Occasionally stir the ingredients until some onions turn slightly golden-brown
STEP #5 - Add 10 pieces of Chicken Drumstick to the saucepan and brown them off - Add 1 level tablespoon of Extra Virgin Olive Oil and then give each piece of chicken drumstick around 5 minutes to turn golden-brown (brown off) before turning them over to brown off their other sides. You can also put the lid/cover on the saucepan in order to slightly cook (whiten) the chicken drumstick meat, but it is not necessary as the stewing process will thoroughly cook (and tenderise) the chicken drumstick meat.
Various stages of frying (browning off) the chicken drumsticks
Do NOT add too many pieces of chicken drumstick (i.e. 12-16 pieces), otherwise they will initially overload the capacity/ratio between chicken and stew (other stew ingredients). The same applies if you are using stewing meat instead of chicken drumsticks. 1Kg of stewing meat (chopped/diced) will be plenty for a saucepan sized between 7 and 10 Litres.

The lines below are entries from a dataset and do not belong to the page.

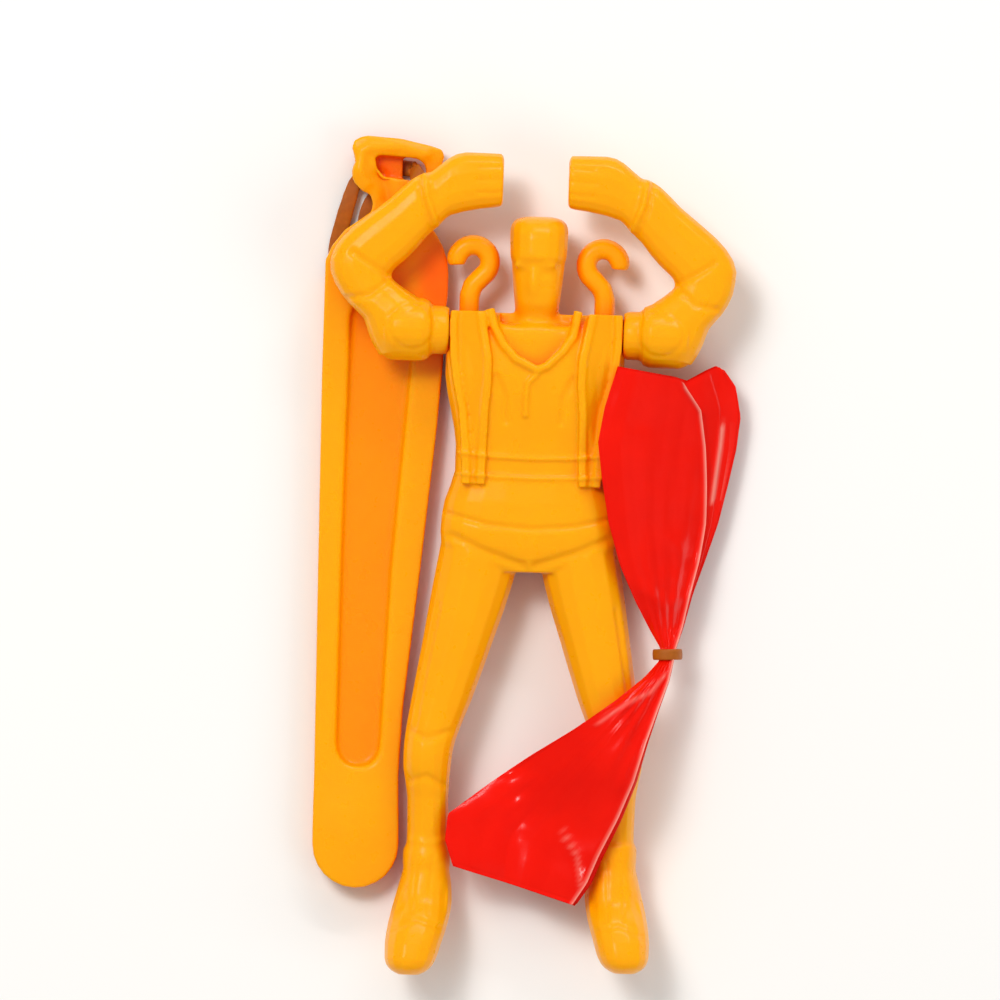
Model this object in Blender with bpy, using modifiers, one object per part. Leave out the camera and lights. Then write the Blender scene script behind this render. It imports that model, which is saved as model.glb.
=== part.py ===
"""Toy paratrooper lying on its back with its launcher and its folded canopy.

Metres, +Z up from the surface it lies on, +Y from the boots to the raised hands.
The figure's middle line is X = 0; a root empty centres the whole set on the origin.
Tables hold shares of the named sizes above them.
"""
import math

import bmesh
import bpy
from mathutils import Vector
from mathutils.bvhtree import BVHTree

# Fits between neighbouring pieces.
CLEARANCE = 0.0003
PEG_CLEARANCE = 0.0001
DRAPE_CLEARANCE = 0.00042
OVERLAP = 0.0006
WELD = 0.00002
SKY_Z = 0.05
SAMPLE_STEP = 0.0006
RING_SIDES = 24
LIMB_SIDES = 16
BAND_SIDES = 8
WIRE_RESOLUTION = 4
PEBBLE_SEGMENTS = 12
PEBBLE_RINGS = 8
BEVEL_SEGMENTS = 2
BEVEL_DEGREES = 30
SMOOTH_DEGREES = 40
ROW_STEPS = 2

# Torso: one table row is (rise, half width, back, front).
TORSO_BASE_Y = -0.002
TORSO_LENGTH = 0.0298
TORSO_HALF_WIDTH = 0.0103
TORSO_DEPTH = 0.0108
TORSO_POWER_SHARE = 3.4
TORSO_SHARES = (
    (0, 0.796, 0.111, 0.778),
    (0.054, 0.951, 0.046, 0.852),
    (0.151, 1.01, 0, 0.898),
    (0.268, 0.971, -0.019, 0.898),
    (0.386, 0.864, -0.019, 0.861),
    (0.487, 0.864, -0.028, 0.889),
    (0.621, 0.932, -0.037, 0.954),
    (0.755, 1.015, -0.037, 1),
    (0.883, 1.045, -0.028, 0.981),
    (0.96, 1.03, 0.037, 0.917),
    (0.99, 0.961, 0.111, 0.843),
    (1, 0.893, 0.185, 0.759),
)

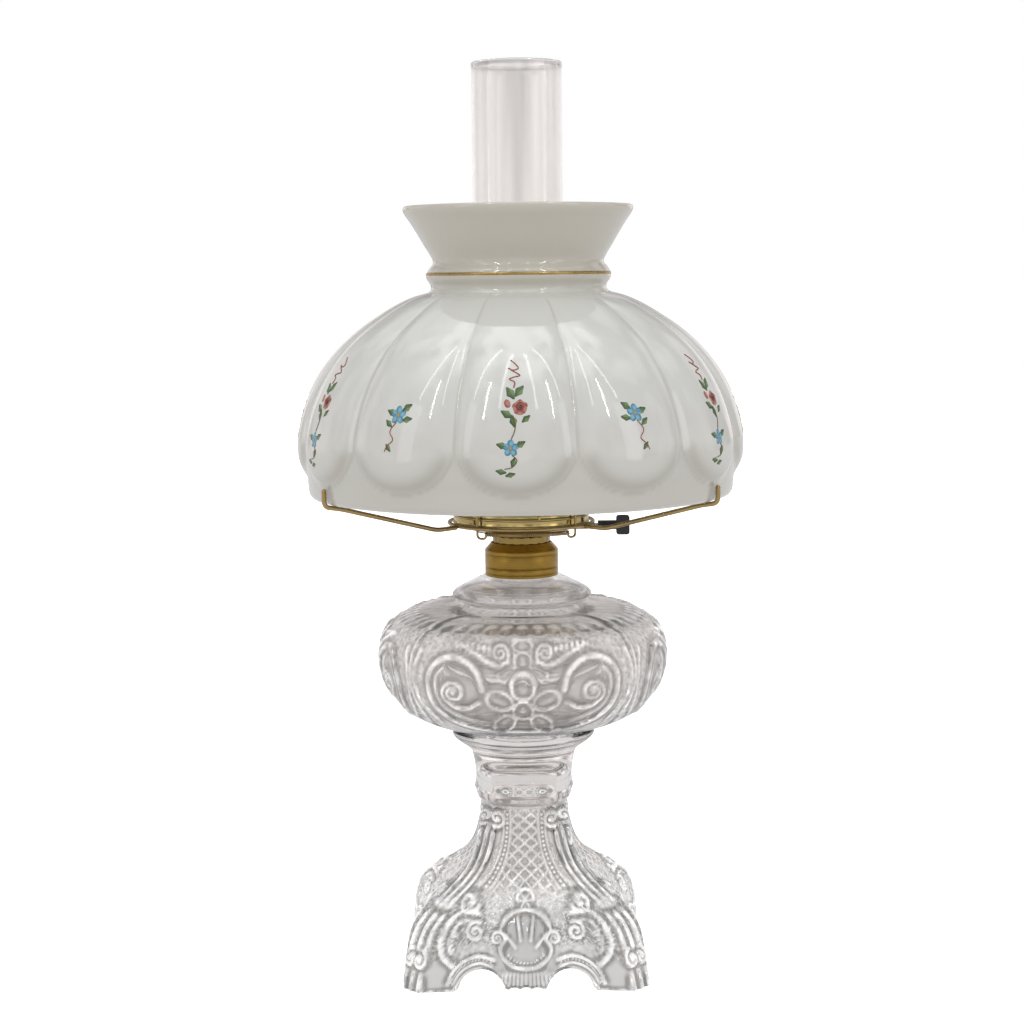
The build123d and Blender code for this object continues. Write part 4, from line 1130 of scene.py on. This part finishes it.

STEP #6 - Add 3 large carrots sliced/diced, 1 whole leek (including leaves) sliced into ½ cm slices, 500ml of orange lentils, 400ml (1 tin) of coconut milk, 1 tablespoon of curry powder, and the 500ml of vegetable broth. If you cannot find a tub of vegetable broth, you can substitute it with one or two stock cubes and 500ml of water.
Add the main ingredients (vegetables, herbs and spices) to the mix
STEP #7 - Add 1 litre of water to the saucepan, turn the gas flame to high and then wait for the water to start boiling. At this point, turn the gas flame down to a simmer and boil the remaining water for around 1 ½ hours (or 2 hours). At 1 ½ hours the consistency of the water and ingredients will be of a watery soup whereas at 2 hours (and longer) the consistency will thicken to a stew.
Lentil Stew - Its consistency is thicker than a soup, but not too thick like a dry porridge!
STEP #8 - When you are happy with the consistency, turn off the gas hob and allow the stew to cool down before serving. Depending on how long you leave the stew to cool down, it may become slightly thicker once cooled.